Perímetro de segurança

“Agora (que mudaram o Centro de Mídia para o Porto) eles criaram um perímetro de segurança ao redor do autódromo, que os moradores da comunidade não poderão cruzar durante os jogos”, conta Jane Nascimento. A líder comunitária já tem pelo menos duas respostas para o novo argumento do Prefeito. “Nunca houve um assalto nos dias de corrida no autódromo”, lembra. Também não há nenhum registro de violência em eventos de grande porte promovidos naquelas imediações, como a Eco 92 e o Pan-Americano. “Se o governo de fato estivesse preocupado com atentados terroristas, ele interditaria os prédios aqui no entorno”, acusa. Segundo ela, o melhor lugar para que um atirador de elite aja impunemente é uma das muitas sacadas nos apartamentos que não param de ser oferecidos na área, o novo eldorado do mercado imobiliário. É óbvio que o Prefeito sequer cogita em derrubar os prédios construídos no entorno do autódromo.

Outra contradição do governo denunciada por Jane é a usura do poder público na hora de disponibilizar recursos para a saúde e a educação e a generosidade com que investe dinheiro do contribuinte para que empresas privadas destruam favelas e ergam elefantes brancos em seu lugar, que tão logo acabe o evento cairão no ostracismo, como aconteceu com o complexo esportivo construído às pressas para o Pan-Americano. “A saúde está péssima, a educação está péssima, mas o governo dá dinheiro para obras que, além de expulsar a população pobre para construir obras em cima de suas casas, não podem ser desfrutadas pelos trabalhadores.” De acordo com a líder comunitária, o governo é severo na hora de interpretar a lei que lhe dá o direito de pressionar os moradores da Vila Autódromo, mas, quando ela beneficia a comunidade, ele a ignora. “O artigo 429 determina que o Estado não pode, ao desapropriar uma comunidade, colocá-la a uma distância superior a sete quilômetros”, lembra ela, consciente de que essa lei foi criada para impedir a desarticulação social das pessoas. Na prática, no entanto, a Secretaria Municipal de Habitação está oferecendo casas numa Zona Oeste profunda.
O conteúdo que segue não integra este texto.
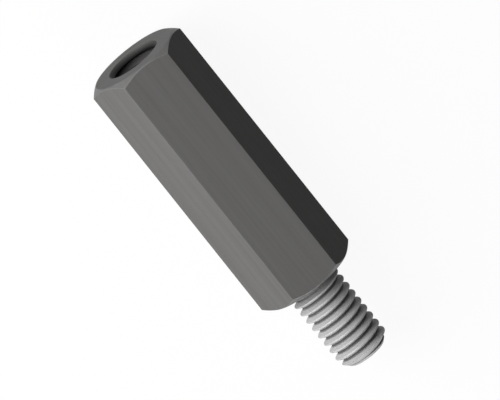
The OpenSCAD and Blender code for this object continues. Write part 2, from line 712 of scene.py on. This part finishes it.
def drawn_steel():
    """The flats of the bar: grey drawn steel, satin, with fine lines along it."""
    steel = Finish("drawn_steel", 0.17)
    lines = steel.effect("lines")
    mottle = steel.effect("mottle")
    rubbed = steel.effect("edge", Edge=steel.attribute("edge_share"), Amount=0.05)
    streaks = spread(steel.tree, lines["Broad"], 0.0, 1.0, 0.35, 0.65)
    colour = steel.mix(streaks, grey(89, 0.02), grey(94, 0.015))
    colour = steel.mix(steel.times(mottle["Specks"], 0.25), colour, grey(76, 0.03))
    colour = steel.mix(rubbed["Rubbed"], colour, grey(150, 0.01))
    roughness = steel.add(
        0.36,
        steel.times(lines["Fine"], 0.12),
        steel.times(mottle["Clouds"], 0.06),
    )
    height = steel.add(lines["Fine"], steel.times(lines["Broad"], 0.6))
    return steel.finish(colour, roughness, height, 0.002)


def turned_steel():
    """The end face, the shoulder and the tip: turned, with fine rings."""
    steel = Finish("turned_steel", 0.3)
    marks = steel.effect("marks", Rings_per_mm=10.0)
    mottle = steel.effect("mottle")
    rubbed = steel.effect("edge", Edge=steel.attribute("edge_share"), Amount=0.1)
    colour = steel.mix(mottle["Clouds"], grey(94, 0.015), grey(102, 0.01))
    colour = steel.mix(steel.times(marks["Marks"], 0.3), colour, grey(82, 0.02))
    colour = steel.mix(rubbed["Rubbed"], colour, grey(150, 0.01))
    roughness = steel.add(0.3, steel.times(marks["Marks"], 0.16))
    return steel.finish(colour, roughness, marks["Marks"], 0.006)


def chamfer_steel():
    """The chamfers of the hexagon: a bright cut, with fine rings."""
    steel = Finish("chamfer_steel", 0.5)
    marks = steel.effect("marks", Rings_per_mm=12.0)
    mottle = steel.effect("mottle")
    rubbed = steel.effect("edge", Edge=steel.attribute("edge_share"), Amount=0.08)
    colour = steel.mix(mottle["Clouds"], grey(104, 0.015), grey(114, 0.01))
    colour = steel.mix(steel.times(marks["Marks"], 0.3), colour, grey(92, 0.02))
    colour = steel.mix(rubbed["Rubbed"], colour, grey(160, 0.01))
    roughness = steel.add(0.32, steel.times(marks["Marks"], 0.14))
    return steel.finish(colour, roughness, marks["Marks"], 0.005)


def threaded_steel():
    """The stud's thread: bright on its crests and flanks, with painted shade that darkens
    it down in its roots.
    """
    steel = Finish("threaded_steel", 0.3)
    marks = steel.effect("marks", Rings_per_mm=24.0)
    mottle = steel.effect("mottle")
    groove = steel.attribute("groove_share")
    colour = steel.mix(mottle["Clouds"], grey(160), grey(168))
    # Painted shade: the thread is darkened towards the bottom of each groove, where shade
    # falls.
    dark = spread(steel.tree, groove, 0.0, 0.85, 0.72, 0.98)
    colour = steel.mix(dark, colour, grey(66, 0.01))
    roughness = steel.add(
        0.5,
        steel.times(marks["Marks"], 0.12),
        steel.times(groove, 0.12),
    )
    return steel.finish(colour, roughness, marks["Marks"], 0.003)


# Where the bore's own finish takes over from the countersink's, and where painted shade
# darkens it deeper in.
BORE_FROM = BORE_START + 0.3
DARK_FROM = BORE_START + 0.4
DARK_TO = BORE_START + 1.1
DEEPEST_SHADE = 0.75
SINK_SHADE_FADE = 0.6


def bored_steel():
    """The inside of the tapped hole, with painted shade: darker down the countersink, in
    the roots of the thread and further into the bore.
    """
    steel = Finish("bored_steel", 0.3)
    marks = steel.effect("marks", Rings_per_mm=16.0)
    mottle = steel.effect("mottle")
    groove = steel.attribute("groove_share")
    colour = steel.mix(mottle["Clouds"], grey(88, 0.02), grey(96, 0.02))
    # Painted shade: the bore's thread is darker in its roots.
    colour = steel.mix(steel.times(groove, 0.5), colour, grey(56, 0.03))
    depth = steel.tree.nodes.new("ShaderNodeSeparateXYZ")
    steel.tree.links.new(steel.position, depth.inputs[0])
    x = depth.outputs["X"]
    # Painted shade: the countersink darkens from its rim to near black at its inner edge.
    sink_shade = spread(steel.tree, x, 0.0, 1.0, -BODY_LEN, BORE_START)
    sink_shade = math_node(steel.tree, "POWER", sink_shade, SINK_SHADE_FADE)
    sink = steel.mix(sink_shade, grey(92, 0.02), grey(4, 0.03))
    # Painted shade: the bore gets darker the deeper it goes.
    deep = spread(steel.tree, x, 0.0, DEEPEST_SHADE, DARK_FROM, DARK_TO)
    colour = steel.mix(deep, colour, grey(30, 0.03))
    in_bore = spread(steel.tree, x, 0.0, 1.0, BORE_START, BORE_FROM)
    colour = steel.mix(in_bore, sink, colour)
    roughness = steel.add(0.45, steel.times(marks["Marks"], 0.14))
    return steel.finish(colour, roughness, marks["Marks"], 0.004)


def seen_directly(tree):
    """1 for what the camera sees, straight or in a reflection or refraction, else 0."""
    path = tree.nodes.new("ShaderNodeLightPath").outputs
    seen = math_node(tree, "ADD", path["Is Camera Ray"], path["Is Glossy Ray"])
    return math_node(tree, "ADD", seen, path["Is Transmission Ray"], True)


# The floor is grey paper for the light, and white paper where it is seen. Most of what is
# seen of it glows white, and the rest holds the shadow.
FLOOR_SIZE = 900.0
FLOOR_GREY = 0.25
FLOOR_WHITE = 0.8
FLOOR_GLOW_SHARE = 0.93


def add_floor():
    """A plain pale floor that keeps the part's shadow."""
    mesh = bpy.data.meshes.new("floor")
    half = FLOOR_SIZE / 2 * MM
    z = low.z * MM
    corners = [(-half, -half, z), (half, -half, z), (half, half, z), (-half, half, z)]
    mesh.from_pydata(corners, [], [(0, 1, 2, 3)])
    floor = bpy.data.objects.new("floor", mesh)
    bpy.context.collection.objects.link(floor)
    material = bpy.data.materials.new("floor_paper")
    material.use_nodes = True
    tree = material.node_tree
    shader = tree.nodes["Principled BSDF"]
    seen = seen_directly(tree)
    paper = spread(tree, seen, FLOOR_GREY, FLOOR_WHITE)
    tree.links.new(paper, shader.inputs["Base Color"])
    shader.inputs["Roughness"].default_value = 1.0
    shader.inputs["Specular IOR Level"].default_value = 0.0
    glow = tree.nodes.new("ShaderNodeEmission")
    glow.inputs["Color"].default_value = (1, 1, 1, 1)
    glow.inputs["Strength"].default_value = 1.0
    blend = tree.nodes.new("ShaderNodeMixShader")
    share = math_node(tree, "MULTIPLY", seen, FLOOR_GLOW_SHARE)
    tree.links.new(share, blend.inputs["Fac"])
    tree.links.new(shader.outputs[0], blend.inputs[1])
    tree.links.new(glow.outputs[0], blend.inputs[2])
    tree.links.new(blend.outputs[0], tree.nodes["Material Output"].inputs["Surface"])
    mesh.materials.append(material)


WORLD_STRENGTH = 0.04


def add_world():
    """A plain surround: faint for the light, and white where it is seen."""
    world = bpy.data.worlds.new("surround")
    bpy.context.scene.world = world
    world.use_nodes = True
    tree = world.node_tree
    background = tree.nodes["Background"]
    background.inputs["Color"].default_value = (1, 1, 1, 1)
    strength = spread(tree, seen_directly(tree), WORLD_STRENGTH, 1.0)
    tree.links.new(strength, background.inputs["Strength"])


LAMP_DISTANCE = 300


def add_lamp(name, direction, size, power):
    """A square soft lamp that faces the part from that direction."""
    data = bpy.data.lights.new(name, "AREA")
    data.shape = "SQUARE"
    data.size = size * MM
    data.energy = power
    lamp = bpy.data.objects.new(name, data)
    place = Vector(direction).normalized() * LAMP_DISTANCE * MM
    lamp.location = place
    lamp.rotation_mode = "QUATERNION"
    lamp.rotation_quaternion = place.to_track_quat("Z", "Y")
    bpy.context.collection.objects.link(lamp)


add_camera()
mesh = build_standoff()
tidy_normals(mesh)
for finish in (drawn_steel, turned_steel, chamfer_steel, threaded_steel, bored_steel):
    mesh.materials.append(finish())
standoff = bpy.data.objects.new("standoff", mesh)
bpy.context.collection.objects.link(standoff)
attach(standoff, "root")
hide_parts(NODE)

add_floor()
add_world()
add_lamp("key_lamp", (-0.48, -0.66, 0.56), 260, 1.53)
add_lamp("left_lamp", (-0.25, -0.95, 0.15), 240, 0.48)
add_lamp("rim_lamp", (0.95, -0.25, 0.26), 160, 0.7)
bpy.context.scene.view_settings.view_transform = "Standard"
Como conta a Jane, o governo está sempre tentando esvaziar o movimento da Vila Autódromo, abordando a comunidade com uma estratégia que, embora criada há 500 anos por Maquiavel, continua eficaz: dividir para governar. “O governo procura as pessoas que têm uma casa pior e oferecem uma boa casa longe dali”, conta a líder comunitária. “Se a pessoa aceitar a casa, eles já a forçam a sair dali logo, mas se não aceitarem, eles começam a oferecer uma boa indenização, até que a pessoa saia.” Esse esforço de desmobilização vem rendendo dividendos para a Prefeitura nas outras comunidades ameaçadas pelas obras prometidas para a Copa do Mundo e as Olimpíadas. “As comunidades que se acomodaram, que acreditaram na promessa de que o Prefeito não ia mexer, foram pegas de surpresa”, alerta Jane, para em seguida lembrar o exemplo de uma comunidade que uma semana antes do encontro com a reportagem do favela.info havia sido dizimada. “Só restaram oito casas”, lamenta.
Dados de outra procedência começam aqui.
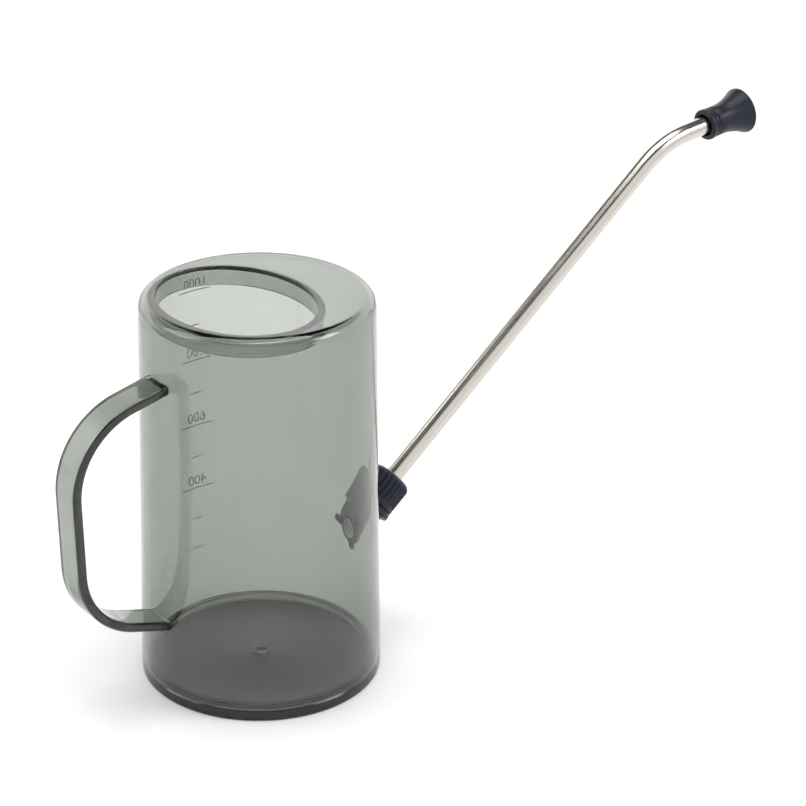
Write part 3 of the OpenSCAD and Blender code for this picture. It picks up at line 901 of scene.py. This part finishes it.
def make_light():
    """White surround up to half height, an unlit ceiling, and a soft overhead panel behind the object."""
    world = bpy.data.worlds.new("studio")
    bpy.context.scene.world = world
    world.use_nodes = True
    nodes, links = world.node_tree.nodes, world.node_tree.links
    background = nodes["Background"]
    direction = node(nodes, "ShaderNodeTexCoord")
    height = node(nodes, "ShaderNodeSeparateXYZ")
    links.new(direction.outputs["Generated"], height.inputs["Vector"])
    behind = node(nodes, "ShaderNodeVectorMath", operation="DOT_PRODUCT")
    links.new(direction.outputs["Generated"], behind.inputs[0])
    behind.inputs[1].default_value = (0.61, 0.79, 0)
    wall = node(nodes, "ShaderNodeMapRange", From_Min=-0.1, From_Max=0.6, To_Min=ROOM, To_Max=BACKDROP)
    links.new(behind.outputs["Value"], wall.inputs["Value"])
    ceiling = node(nodes, "ShaderNodeMapRange", From_Min=0.55, From_Max=0.68, To_Min=0, To_Max=1)
    raised = node(nodes, "ShaderNodeMath", operation="MULTIPLY_ADD")
    links.new(behind.outputs["Value"], raised.inputs[0])
    raised.inputs[1].default_value = 0.09
    links.new(height.outputs["Z"], raised.inputs[2])
    links.new(raised.outputs["Value"], ceiling.inputs["Value"])
    radiance = node(nodes, "ShaderNodeMix", data_type="FLOAT")
    links.new(ceiling.outputs["Result"], radiance.inputs["Factor"])
    links.new(wall.outputs["Result"], radiance.inputs["A"])
    radiance.inputs["B"].default_value = DARK
    links.new(radiance.outputs["Result"], background.inputs["Strength"])
    background.inputs["Color"].default_value = (1, 1, 1, 1)
    soft_light("overhead", (0.15, 0.05, 2.0), (0.1, 0.05, 0), (1.4, 1.4), PANEL)
    soft_light("softbox_left", (-0.92, 0.62, 1.13), (0, 0, 0.1), (0.8, 0.8), KEY)
    soft_light("softbox_right", (0.80, -0.88, 1.04), (0, 0, 0.1), (0.55, 0.55), KEY)


def make_camera():
    """Camera at a bearing, a height angle and a slight roll, looking at a point on the object."""
    bearing, rise, roll = math.radians(-37.61), math.radians(25.365), math.radians(0.777)
    distance, target_z = 1.1, 0.085
    aside, above = 0.058084, 0.031338
    back = Vector((math.sin(bearing) * math.cos(rise), -math.cos(bearing) * math.cos(rise), math.sin(rise)))
    right = Vector((math.cos(bearing), math.sin(bearing), 0))
    up = back.cross(right)
    x = math.cos(roll) * right + math.sin(roll) * up
    y = -math.sin(roll) * right + math.cos(roll) * up
    pose = Matrix((x, y, back)).transposed().to_4x4()
    pose.translation = Vector((0, 0, target_z)) + aside * right + above * up + distance * back
    data = bpy.data.cameras.new("camera")
    data.sensor_width = 36
    data.lens = 120.56
    data.clip_start, data.clip_end = 0.05, 20
    camera = bpy.data.objects.new("camera", data)
    camera.matrix_world = pose
    bpy.context.scene.collection.objects.link(camera)
    bpy.context.scene.camera = camera


make_floor()
make_light()
make_camera()
bpy.context.scene.view_settings.view_transform = "Standard"
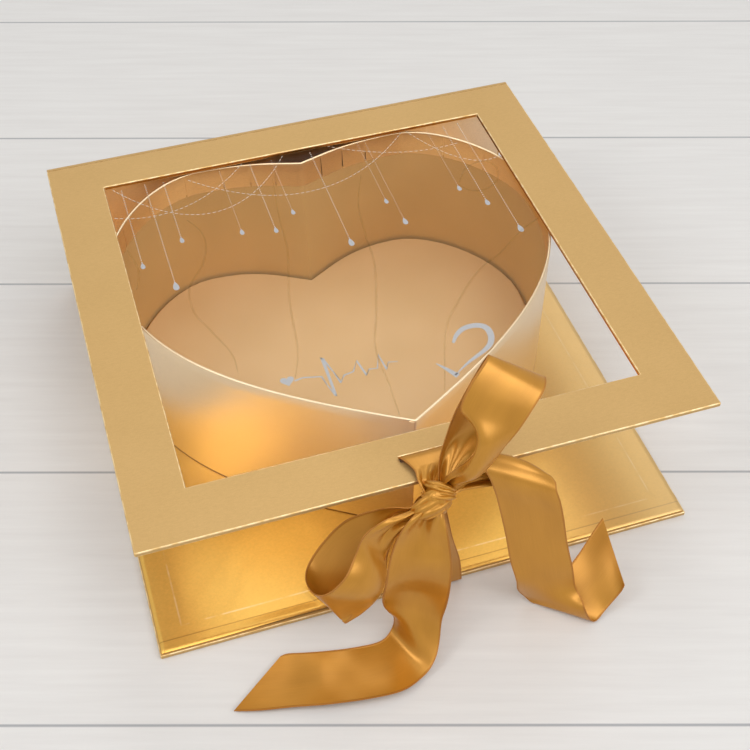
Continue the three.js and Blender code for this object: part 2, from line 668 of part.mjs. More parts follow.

Foram muitas decepções ao longo do processo, como a distorção da mídia em todos os depoimentos públicos que dá e, principalmente, a descoberta de que os títulos de posse distribuídos pelo ex-governador Leonel de Moura Brizola em 1994 não têm o menor legal. “O Prefeito Eduardo Paes nos disse em um ato público que aquele ‘papelzinho’ na valia nada”, lamenta. A artesã admite inclusive a possibilidade de derrota política, mas só se renderá no dia em que os técnicos do governo apresentarem uma prova de que a Vila Autódromo de fato se encontra em uma área de risco. “Mas se for por ambição, para atender aos interesses do mercado imobiliário, nós não arredamos pé daqui”, afirma ela. A resposta da população, que praticamente não a deixa andar quando circula pela comunidade, é o suficiente para que ela enfrente inclusive as cobranças das duas filhas, que se ressentem de sua falta de presença em casa. “Eles querem deixar o povo meio bobinho, achando que a coisa já foi resolvida e que é pra baixar a cabeça. Eu não descanso não, vou até morrer”, anuncia.